Deverell recalls - with the crystalline clarity of the injured party - once being roundly criticized by Lane, a poet who has achieved national renown for his writings. "He said you write all this commercial shit and you make all this money. And we true artists don't make anything."
Despite this, the pair became friends. Lane admits to the comment, saying he made it 12 years ago when the poet was in a miserable mood. "I pricked him fairly good with it, I think I probably hurt him," he said. Adds Lane: "It's a gift to be able to write like Bill Deverell. And I can't write like Bill."

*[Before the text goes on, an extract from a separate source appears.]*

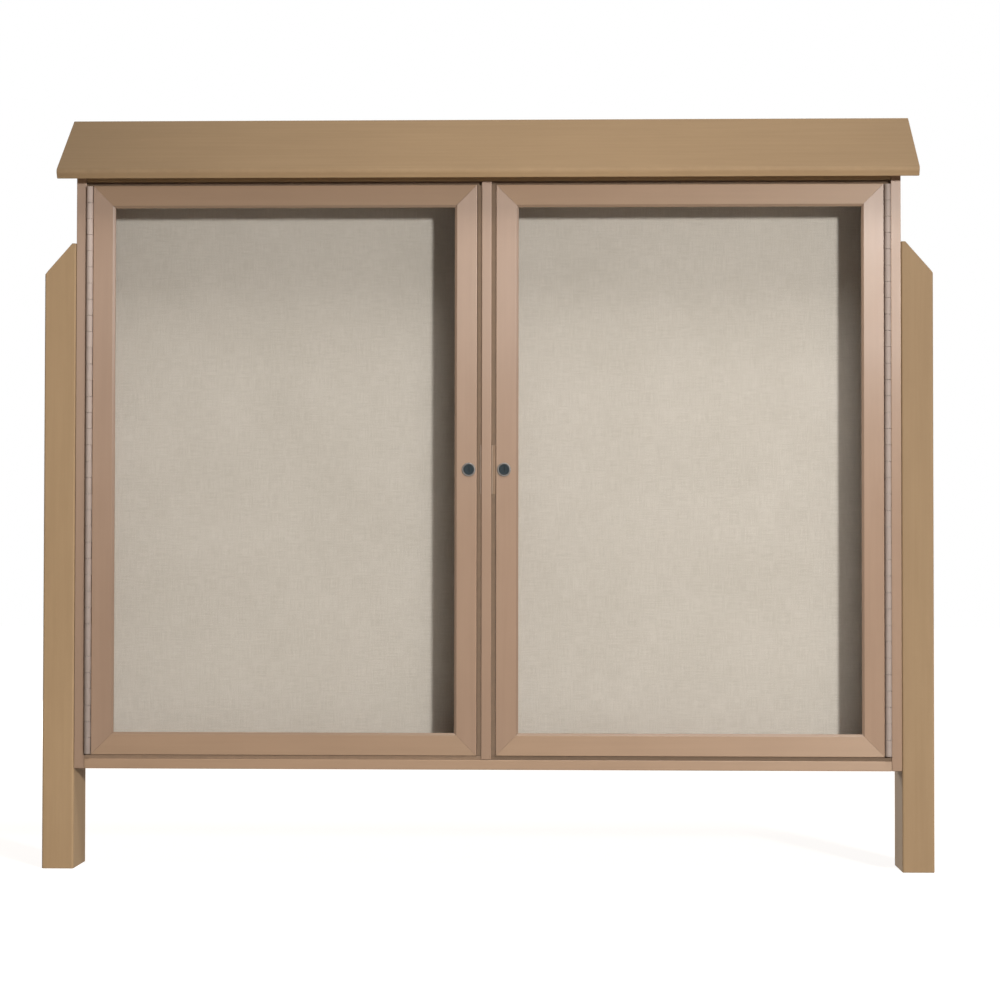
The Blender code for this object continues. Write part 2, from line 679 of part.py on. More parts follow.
def make_lock_nut(side, door_axis):
    centre = Vector((side * LOCK_X, y_at(0), LOCK_Z))
    corner = NUT_ACROSS_FLATS / math.sqrt(3)
    outline = []
    for step in range(6):
        angle = math.radians(30 + 60 * step)
        outline.append((centre.x + corner * math.cos(angle), centre.z + corner * math.sin(angle)))
    shape = swept(outline, "Y", y_at(NUT_DEPTH), y_at(NUT_DEPTH + NUT_THICKNESS))
    nut = place(f"{SIDES[side]}_lock_nut", shape, "steel", centre, parent=door_axis)
    bore = rod(centre, "Y", LOCK_BODY_RADIUS + TOUCH, NUT_DEPTH - TOUCH * 5,
               NUT_DEPTH + NUT_THICKNESS + TOUCH * 5, LOCK_SEGMENTS)
    combine(nut, place(f"{SIDES[side]}_nut_bore", bore, None, centre, parent=door_axis), "DIFFERENCE")


def make_lock_plug(side, lock_axis):
    """The key turns this plug, whose square end turns the cam. Its head has a blind keyway."""
    centre = Vector((side * LOCK_X, y_at(0), LOCK_Z))
    head = -TOUCH - LOCK_FACE_THICKNESS - PLUG_PROUD
    shoulder = CAM_DEPTH - TOUCH
    profile = [
        (0, head),
        (PLUG_HEAD_RADIUS, head),
        (PLUG_HEAD_RADIUS, head + PLUG_HEAD_LENGTH),
        (PLUG_RADIUS, head + PLUG_HEAD_LENGTH),
        (PLUG_RADIUS, shoulder),
        (0, shoulder),
    ]
    shape = turned(profile, centre, "Y", LOCK_SEGMENTS)
    plug = place(f"{SIDES[side]}_lock_plug", shape, "plug", centre, parent=lock_axis, round_piece=True)

    half = TENON_WIDTH / 2
    low = (centre.x - half, y_at(shoulder - TOUCH * 5), centre.z - half)
    high = (centre.x + half, y_at(CAM_BACK), centre.z + half)
    tenon = place(f"{SIDES[side]}_plug_tenon", block(low, high), None, centre, parent=lock_axis)
    combine(plug, tenon, "UNION")

    low = (centre.x - KEYWAY_WIDTH / 2, y_at(head - KEYWAY_DEPTH), centre.z - KEYWAY_HEIGHT / 2)
    high = (centre.x + KEYWAY_WIDTH / 2, y_at(head + KEYWAY_DEPTH), centre.z + KEYWAY_HEIGHT / 2)
    keyway = place(f"{SIDES[side]}_keyway", block(low, high), None, centre, parent=lock_axis)
    combine(plug, keyway, "DIFFERENCE")

    screw_end = CAM_BACK + TOUCH - CAM_SCREW_LENGTH - TOUCH
    bore = rod(centre, "Y", CAM_SCREW_RADIUS + TOUCH, screw_end, CAM_BACK + TOUCH * 5, BORE_SEGMENTS)
    cutter = place(f"{SIDES[side]}_plug_bore", bore, None, centre, parent=lock_axis)
    combine(plug, cutter, "DIFFERENCE")


def make_cam(side, lock_axis):
    """A flat arm that hangs from the plug when unlocked, round at its top and square at its tip."""
    centre = Vector((side * LOCK_X, y_at(0), LOCK_Z))
    outline = []
    for step in range(13):
        angle = math.pi * step / 12
        outline.append((centre.x + CAM_HALF_WIDTH * math.cos(angle), centre.z + CAM_HALF_WIDTH * math.sin(angle)))
    outline.append((centre.x - CAM_HALF_WIDTH, centre.z - CAM_LENGTH))
    outline.append((centre.x + CAM_HALF_WIDTH, centre.z - CAM_LENGTH))
    shape = swept(outline, "Y", y_at(CAM_DEPTH), y_at(CAM_BACK))
    cam = place(f"{SIDES[side]}_lock_cam", shape, "steel", centre, parent=lock_axis)
    half = TENON_WIDTH / 2 + TOUCH
    low = (centre.x - half, y_at(CAM_DEPTH - CAM_THICKNESS), centre.z - half)
    high = (centre.x + half, y_at(CAM_BACK + CAM_THICKNESS), centre.z + half)
    combine(cam, place(f"{SIDES[side]}_cam_hole", block(low, high), None, centre, parent=lock_axis), "DIFFERENCE")


def make_cam_screw(side, lock_axis):
    centre = (side * LOCK_X, y_at(0), LOCK_Z)
    seat = CAM_BACK + TOUCH
    profile = [
        (0, seat - CAM_SCREW_LENGTH),
        (CAM_SCREW_RADIUS, seat - CAM_SCREW_LENGTH),
        (CAM_SCREW_RADIUS, seat),
        (CAM_SCREW_HEAD_RADIUS, seat),
        (CAM_SCREW_HEAD_RADIUS, seat + CAM_SCREW_HEAD_HEIGHT / 2),
        (CAM_SCREW_HEAD_RADIUS * 0.7, seat + CAM_SCREW_HEAD_HEIGHT),
        (0, seat + CAM_SCREW_HEAD_HEIGHT),
    ]
    shape = turned(profile, centre, "Y", BORE_SEGMENTS)
    place(f"{SIDES[side]}_cam_screw", shape, "steel", centre, parent=lock_axis, round_piece=True)


def make_keeper(side):
    """An angle on the middle wall. The locked cam lies behind its lip."""
    near = side * KEEPER_LEG_X
    leg = near + side * KEEPER_THICKNESS
    tip = side * (LOCK_X - CAM_HALF_WIDTH - CAM_SWING_GAP)
    front = y_at(KEEPER_FRONT)
    lip_front = y_at(KEEPER_LIP_DEPTH)
    lip_back = y_at(KEEPER_LIP_DEPTH + KEEPER_THICKNESS)
    outline = [(near, front), (leg, front), (leg, lip_front), (tip, lip_front), (tip, lip_back), (near, lip_back)]
    low = LOCK_Z - KEEPER_HEIGHT / 2
    shape = swept(outline, "Z", low, low + KEEPER_HEIGHT)
    place(f"{SIDES[side]}_keeper", shape, "frame", (near, front, low))


def make_door(side):
    name = SIDES[side]
    hinge_axis = make_axis(f"{name}_door_axis", (side * HINGE_X, y_at(-AXIS_PROUD), DOOR_LOW))
    lock_axis = make_axis(f"{name}_lock_axis", (side * LOCK_X, y_at(0), LOCK_Z), parent=hinge_axis)
    make_door_frame(side, hinge_axis)
    make_glazing(side, hinge_axis)
    make_hinge(side, hinge_axis)
    make_lock_body(side, hinge_axis)
    make_lock_nut(side, hinge_axis)
    make_lock_plug(side, lock_axis)
    make_cam(side, lock_axis)
    make_cam_screw(side, lock_axis)


def make_board():
    clear_scene()
    make_level_boards()
    make_centre_wall()
    make_back_panel()
    make_roof()
    make_battens()
    for side in (LEFT, RIGHT):
        make_post(side)
        make_side_panel(side)
        make_lag_screws(side)
        make_posting_board(side)
        make_stops(side)
        make_keeper(side)
        make_door(side)


make_board()
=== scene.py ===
# %% [markdown]
# A freestanding message board. Two plastic lumber posts carry a shallow cabinet with a sloping roof
# board. Two glazed doors close its front, each on a full-height hinge and with a cam lock, and behind
# each door is a posting board covered in linen-like vinyl.
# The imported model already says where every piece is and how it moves, so this script only gives each
# piece its finished shape and its surface. It loads that model first, as a frame that stays fixed.

# %% The frame
import json
import math

import bpy
import numpy as np
from mathutils import Matrix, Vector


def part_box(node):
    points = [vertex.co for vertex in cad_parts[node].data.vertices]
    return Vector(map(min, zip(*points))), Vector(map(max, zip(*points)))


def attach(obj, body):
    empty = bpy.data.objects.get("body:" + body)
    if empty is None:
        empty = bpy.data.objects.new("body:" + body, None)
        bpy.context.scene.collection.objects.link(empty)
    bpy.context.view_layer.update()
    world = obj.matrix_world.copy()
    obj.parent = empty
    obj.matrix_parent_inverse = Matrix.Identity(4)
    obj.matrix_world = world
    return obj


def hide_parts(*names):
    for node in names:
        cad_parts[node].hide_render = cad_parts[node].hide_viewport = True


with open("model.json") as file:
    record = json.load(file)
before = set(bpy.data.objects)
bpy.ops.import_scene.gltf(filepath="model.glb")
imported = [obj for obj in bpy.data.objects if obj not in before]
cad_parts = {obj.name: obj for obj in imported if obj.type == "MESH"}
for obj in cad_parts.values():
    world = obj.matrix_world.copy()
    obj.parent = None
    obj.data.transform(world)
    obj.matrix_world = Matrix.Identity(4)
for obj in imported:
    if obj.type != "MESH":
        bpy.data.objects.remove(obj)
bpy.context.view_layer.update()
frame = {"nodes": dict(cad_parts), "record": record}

MM = 0.001
SIDES = {"left": -1, "right": 1}
BODY = {node: body for body, nodes in frame["record"]["behaviour"]["bodies"].items() for node in nodes}
FACE_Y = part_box("left_side_panel")[0].y      # plane of the cabinet's front

# %% [markdown]
# The camera stands about four metres in front of the board, a little right of its middle and at half
# its height, and looks slightly to the left and up. Its place and its focal length were found by
# fitting the board's edges. Blender could aim it with a Track To constraint, but that leaves no say in
# how the picture is turned. Three angles say it all: the view direction comes from yaw and pitch, and
# roll then turns the picture about that direction.

# %% The camera
SENSOR_WIDTH = 36.0
PICTURE_WIDTH = 1000
FOCAL_PIXELS = 2540.0
CAMERA_SPOT = (0.1468, FACE_Y - 4.0544, 0.4909)
YAW_LEFT, PITCH_UP, ROLL = 0.0308, 0.0245, 0.0013


def aim(yaw, pitch, roll):
    """The camera's own axes as columns: right, up and back.

    It looks along (-sin yaw x cos pitch, cos yaw x cos pitch, sin pitch). Its right is level at first,
    and roll turns right and up about the line it looks along.
    """
    ahead = np.array([-math.sin(yaw) * math.cos(pitch), math.cos(yaw) * math.cos(pitch), math.sin(pitch)])
    level = np.array([math.cos(yaw), math.sin(yaw), 0.0])
    rise = np.cross(level, ahead)
    right = level * math.cos(roll) + rise * math.sin(roll)
    up = rise * math.cos(roll) - level * math.sin(roll)
    return np.stack([right, up, -ahead], axis=1)


def put(name, data, axes=np.eye(3), spot=(0.0, 0.0, 0.0)):
    """A new object in the scene, at the spot. The columns of axes are its own right, up and back."""
    item = bpy.data.objects.new(name, data)
    bpy.context.scene.collection.objects.link(item)
    place = np.eye(4)
    place[:3, :3] = axes
    place[:3, 3] = spot
    item.matrix_world = Matrix(place.tolist())
    return item


lens = bpy.data.cameras.new("front_camera")
lens.sensor_width = SENSOR_WIDTH
lens.lens = FOCAL_PIXELS / PICTURE_WIDTH * SENSOR_WIDTH
lens.clip_start, lens.clip_end = 0.1, 100.0
bpy.context.scene.camera = put("front_camera", lens, aim(YAW_LEFT, PITCH_UP, ROLL), CAMERA_SPOT)
print("camera: lens", round(lens.lens, 2), "mm")

# %% [markdown]
# Materials and the studio are node trees, and every node in them is made the same way: by its kind,
# what goes into it, and its settings. One small function does that, so each finish below reads as a
# list of what feeds what. What goes in is a number, a colour, or another node's output. The helpers
# after it are the few sums on numbers and colours that nearly every finish needs.

# %% One way to make a node
def fill(tree, made, sockets):
    """Each named or numbered socket of the node made gets its value or its link."""
    for key, value in sockets.items():
        if isinstance(value, bpy.types.NodeSocket):
            tree.links.new(value, made.inputs[key])
        else:
            made.inputs[key].default_value = value


def node(tree, kind, inputs=None, **settings):
    """A new node in the tree. inputs maps a socket's name or number to a value or another socket."""
    made = tree.nodes.new("ShaderNode" + kind)
    for key, value in settings.items():
        setattr(made, key, value)
    fill(tree, made, inputs or {})
    return made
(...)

Literary critic Margaret Cannon, who recently lauded Deverell's The Laughing Falcon, is a Toronto-based Arkansas native who's read crime and mystery novels for 40 years, and reviewed them for a quarter of a century. Today, she notes, there are many critically acclaimed Canadian writers who specialize in the mystery-crime-thriller genre, including include Eric Wright, Peter Robinson and the late L.R. "Bunny" Wright. She believes Deverell is amongst the cream of the crop - an ambitious, complex author whose novels have oodles of literary merit.
In her view, The Laughing Falcon is as fine as his best work.
As for those who dismiss Deverell as a mere crime writer, Cannon lobs a few words of advice. "Instead of agonizing over this, he ought to give them a quick chop over the nose. He writes real books."
Does William Deverell truly feel caught in a prison with bars forged out of his crime novels? After all, his friends say he can be a bit of a joker, at times. Perhaps he's just following the advice of British humorist Jerome K. Jerome, who once wrote, "If you are foolish enough to be contented, don't show it, but grumble with the rest."
The writer says he suspects his old lawyer cronies may envy his laid-back lifestyle on a patch of Pender Island paradise. Most of the time, it's virtually stress-free.
He leans forward with a half-smile and confides: "I don't feel I'm aging, you know."